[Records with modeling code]
★ ★ ★ ★ ★ ★ ★

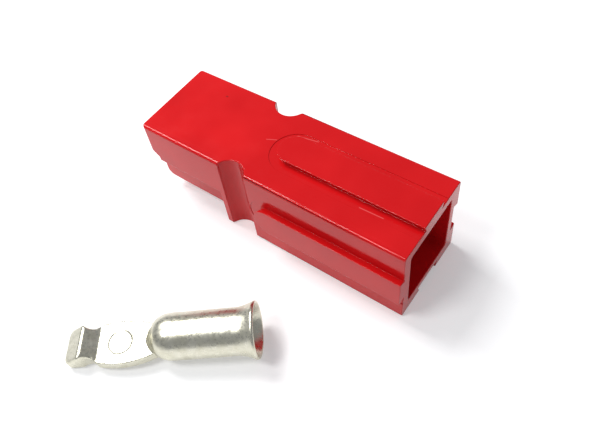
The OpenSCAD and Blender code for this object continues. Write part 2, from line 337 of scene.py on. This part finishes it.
class Nodes:
    """Short hand for building a material's node tree"""

    def __init__(self, name):
        self.material = bpy.data.materials.new(name)
        self.material.use_nodes = True
        self.tree = self.material.node_tree
        self.shader = self.tree.nodes["Principled BSDF"]
        self.place = self.tree.nodes.new("ShaderNodeTexCoord").outputs["Object"]

    def add(self, kind, inputs=None, **settings):
        node = self.tree.nodes.new("ShaderNode" + kind)
        for key, value in settings.items():
            setattr(node, key, value)
        for key, value in (inputs or {}).items():
            if isinstance(value, bpy.types.NodeSocket):
                self.tree.links.new(value, node.inputs[key])
            else:
                node.inputs[key].default_value = value
        return node

    def noise(self, per_mm, detail=2.0, rough=0.5):
        return self.add("TexNoise", {"Vector": self.place, "Scale": per_mm / MM, "Detail": detail,
                                     "Roughness": rough}).outputs["Fac"]

    def spread(self, value, low, high, to_low, to_high):
        """Maps low..high of a value to to_low..to_high, clamped"""
        return self.add("MapRange", {"Value": value, "From Min": low, "From Max": high,
                                     "To Min": to_low, "To Max": to_high}).outputs["Result"]

    def mix(self, fac, a, b):
        node = self.add("Mix", data_type="RGBA")
        for index, value in ((0, fac), (6, a), (7, b)):
            if isinstance(value, bpy.types.NodeSocket):
                self.tree.links.new(value, node.inputs[index])
            else:
                node.inputs[index].default_value = value
        return node.outputs[2]

    def bump(self, height, depth_mm, before=None):
        inputs = {"Height": height, "Distance": depth_mm * MM, "Strength": 1.0}
        if before:
            inputs["Normal"] = before
        return self.add("Bump", inputs).outputs["Normal"]

    def link(self, value, socket):
        self.tree.links.new(value, self.shader.inputs[socket])

    def scratch(self, start, end, width):
        """1 on a straight scratch from start to end, both in millimetres, falling to 0 beside it"""
        start, along = Vector(start) * MM, (Vector(end) - Vector(start)) * MM
        off = self.add("VectorMath", {0: self.place, 1: start}, operation="SUBTRACT").outputs["Vector"]
        dot = self.add("VectorMath", {0: off, 1: along}, operation="DOT_PRODUCT").outputs["Value"]
        share = self.spread(dot, 0, along.length_squared, 0, 1)
        step = self.add("VectorMath", {0: along, "Scale": share}, operation="SCALE").outputs["Vector"]
        gap = self.add("VectorMath", {0: off, 1: step}, operation="DISTANCE").outputs["Value"]
        return self.spread(gap, 0, width * MM, 1, 0)


def red_plastic():
    n = Nodes("red_plastic")
    n.shader.inputs["Specular IOR Level"].default_value = 0.24
    cloud = n.noise(0.09, 2)
    color = n.mix(n.spread(cloud, 0.35, 0.65, 0, 1), (0.56, 0.006, 0.008, 1), (0.64, 0.009, 0.011, 1))
    for start, end, width in SCRATCHES:
        color = n.mix(n.scratch(start, end, width), color, (0.72, 0.10, 0.10, 1))
    n.link(n.mix(n.scratch(*SPECK), color, (0.20, 0.01, 0.01, 1)), "Base Color")
    smear = n.noise(0.35, 4, 0.6)
    n.link(n.spread(smear, 0.3, 0.7, 0.1, 0.2), "Roughness")
    grain = n.bump(n.noise(5.0, 3), 0.0025)
    n.link(n.bump(n.noise(0.25, 1), 0.006, grain), "Normal")
    return n.material


def silver_plate():
    n = Nodes("silver_plate")
    n.shader.inputs["Metallic"].default_value = 1
    cloud = n.noise(0.5, 4, 0.6)
    color = n.mix(n.spread(cloud, 0.35, 0.65, 0, 1), (0.60, 0.58, 0.46, 1), (0.70, 0.68, 0.57, 1))
    n.link(color, "Base Color")
    n.link(n.spread(n.noise(2.2, 4, 0.65), 0.3, 0.7, 0.22, 0.42), "Roughness")
    grain = n.bump(n.noise(4.0, 3, 0.6), 0.012)
    n.link(n.bump(n.noise(1.1, 2), 0.03, grain), "Normal")
    return n.material


def spring_steel():
    n = Nodes("spring_steel")
    n.shader.inputs["Metallic"].default_value = 1
    n.link(n.mix(n.noise(0.8, 3), (0.50, 0.50, 0.50, 1), (0.62, 0.62, 0.61, 1)), "Base Color")
    n.link(n.spread(n.noise(6, 2), 0.3, 0.7, 0.2, 0.36), "Roughness")
    n.link(n.bump(n.noise(8, 2), 0.002), "Normal")
    return n.material


# ---------------------------------------------------------------- camera, floor and light

FLOOR_SIZE = 6
FLOOR_GLOW = 0.3

def add_camera():
    data = bpy.data.cameras.new("camera")
    data.lens = LENS_MM
    data.sensor_width = SENSOR_MM
    data.shift_x, data.shift_y = SHIFT
    data.clip_start = 0.005
    camera = bpy.data.objects.new("camera", data)
    bpy.context.scene.collection.objects.link(camera)
    look = (TARGET - EYE).to_track_quat("-Z", "Y").to_matrix().to_4x4()
    camera.matrix_world = Matrix.Translation(EYE) @ look @ Matrix.Rotation(ROLL, 4, "Z")
    bpy.context.scene.camera = camera


def add_floor():
    """White floor: it keeps shadows, and shows white to the camera and in reflections"""
    bpy.ops.mesh.primitive_plane_add(size=FLOOR_SIZE, location=(0, 0, 0))
    floor = bpy.context.object
    floor.name = "floor"
    material = bpy.data.materials.new("floor")
    material.use_nodes = True
    nodes = material.node_tree.nodes
    links = material.node_tree.links
    nodes.clear()
    out = nodes.new("ShaderNodeOutputMaterial")
    plain = nodes.new("ShaderNodeBsdfDiffuse")
    plain.inputs["Color"].default_value = (0.8, 0.8, 0.8, 1)
    glow = nodes.new("ShaderNodeEmission")
    glow.inputs["Strength"].default_value = FLOOR_GLOW
    add = nodes.new("ShaderNodeAddShader")
    mix = nodes.new("ShaderNodeMixShader")
    path = nodes.new("ShaderNodeLightPath")
    direct = nodes.new("ShaderNodeMath")
    direct.operation = "MAXIMUM"
    shown = nodes.new("ShaderNodeMath")
    shown.operation = "MAXIMUM"
    links.new(path.outputs["Is Camera Ray"], direct.inputs[0])
    links.new(path.outputs["Is Glossy Ray"], direct.inputs[1])
    links.new(direct.outputs[0], shown.inputs[0])
    links.new(path.outputs["Is Transmission Ray"], shown.inputs[1])
    links.new(plain.outputs[0], add.inputs[0])
    links.new(glow.outputs[0], add.inputs[1])
    links.new(shown.outputs[0], mix.inputs["Fac"])
    links.new(plain.outputs[0], mix.inputs[1])
    links.new(add.outputs[0], mix.inputs[2])
    links.new(mix.outputs[0], out.inputs["Surface"])
    floor.data.materials.append(material)


def add_world():
    world = bpy.data.worlds.new("world")
    bpy.context.scene.world = world
    world.use_nodes = True
    back = world.node_tree.nodes["Background"]
    back.inputs["Color"].default_value = (0.9, 0.93, 1, 1)
    back.inputs["Strength"].default_value = 0.35


def add_lamp(name, place, size, power, aim=(0, 0, 0)):
    data = bpy.data.lights.new(name, "AREA")
    data.shape = "SQUARE"
    data.size = size
    data.energy = power
    lamp = bpy.data.objects.new(name, data)
    bpy.context.scene.collection.objects.link(lamp)
    lamp.location = place
    lamp.rotation_euler = (Vector(aim) - Vector(place)).to_track_quat("-Z", "Y").to_euler()


red = red_plastic()
silver = silver_plate()
steel = spring_steel()
for node, material in (("housing", red), ("contact", silver), ("spring", steel)):
    for slot in frame["nodes"][node].material_slots:
        slot.material = material

housing_mesh = rounded_mesh(moulded_copy("housing", EDGE_ROUND), EDGE_ROUND, 3)
keep_square(housing_mesh)
spring_mesh = rounded_mesh(moulded_copy("spring", SPRING_ROUND), SPRING_ROUND, 2)
keep_flat(add_piece("moulded_housing", housing_mesh, red, "housing"))
keep_flat(add_piece("leaf_spring", spring_mesh, steel, "spring"))
add_piece("crimp_contact", contact_mesh(), silver, "contact")

add_camera()
add_floor()
add_world()
add_lamp("key", (-0.20, 0.016, 0.30), 0.13, 0.93)
add_lamp("strip", (-0.11, -0.17, 0.36), 0.10, 0.6)
bpy.context.scene.view_settings.view_transform = "Standard"
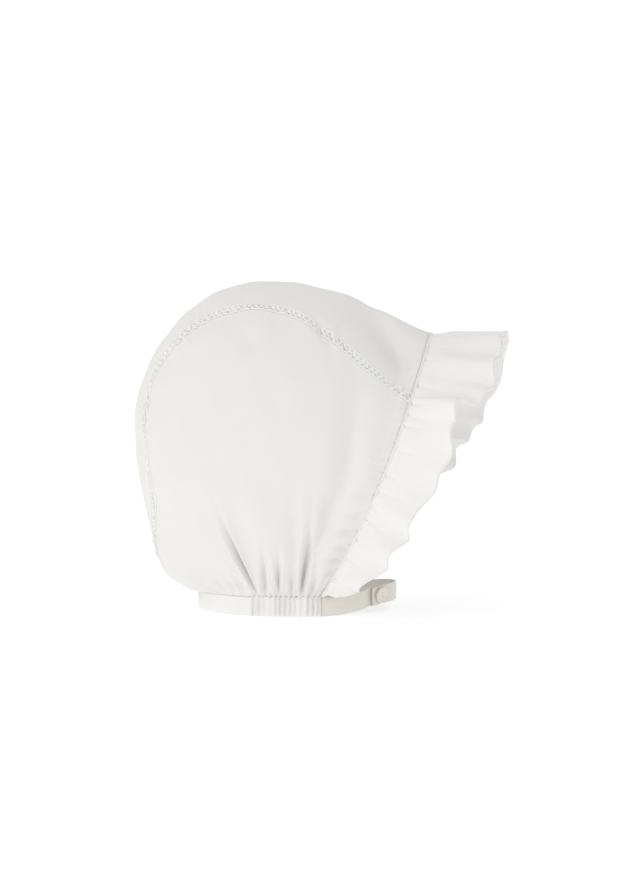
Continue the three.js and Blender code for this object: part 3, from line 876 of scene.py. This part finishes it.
def seam_stitches():
    """Short stitches on both sides of the face seam."""
    count = int(seam_length / seam_stitch_pitch)
    arch = 0.35 * np.cos(np.linspace(-1.2, 1.2, 4))[:, None]
    threads = []
    for offset in seam_stitch_rows:
        for k in range(count):
            share = np.linspace(-0.32, 0.32, 4) / count + (k + 0.5) / count
            point, tangent = seam_at(share)
            out = outward_from(point, tangent)
            threads.append((point + ahead * offset + out * (arch + 0.1), out, seam_stitch_radius))
    points, faces = tubes(threads, sides=5)
    make_piece("seam_stitches", points, faces, sewing_thread)


# Ruffle

ruffle_steps_per_wave = 40
ruffle_rows = 36
# How much lower the waves are at the top of the face, and over what share of the half seam
top_calm, top_calm_reach = 0.4, 0.3
# The hem's thicker edge: its place and half extent as shares of the width, and how much thicker it is
hem_place, hem_reach, hem_thicker = 0.985, 0.018, 0.9
# Ranges that the creases are drawn from. width, lean and scatter: shares of the seam. length: share of the
# ruffle's width. depth: millimetres.
crease_width, crease_length, crease_depth = (0.0018, 0.0035), (0.15, 0.8), (0.45, 1.25)
crease_lean, crease_scatter = 0.012, 0.008


def wave_at(place):
    """Turns of the ruffle's waves before a place, and how tall they are there."""
    waves, height = ruffle_waves * place, 1
    for cycles, size, tall, start in zip(*wave_swells.values()):
        rise = np.sin(2 * math.pi * (cycles * place + start))
        waves = waves + size * rise
        height = height + tall * rise
    calm = 1 - top_calm * hump(2 * place - 1, 0, top_calm_reach)
    return 2 * math.pi * waves, height * calm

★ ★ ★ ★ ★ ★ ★

WHAT IS BEING ASKED: Above are the records; from them, give again exactly the lines from the one containing "Continue the three.js" through the one containing "points, faces, sewing_thread)", both included.

REPLY:
Continue the three.js and Blender code for this object: part 3, from line 876 of scene.py. This part finishes it.
def seam_stitches():
    """Short stitches on both sides of the face seam."""
    count = int(seam_length / seam_stitch_pitch)
    arch = 0.35 * np.cos(np.linspace(-1.2, 1.2, 4))[:, None]
    threads = []
    for offset in seam_stitch_rows:
        for k in range(count):
            share = np.linspace(-0.32, 0.32, 4) / count + (k + 0.5) / count
            point, tangent = seam_at(share)
            out = outward_from(point, tangent)
            threads.append((point + ahead * offset + out * (arch + 0.1), out, seam_stitch_radius))
    points, faces = tubes(threads, sides=5)
    make_piece("seam_stitches", points, faces, sewing_thread)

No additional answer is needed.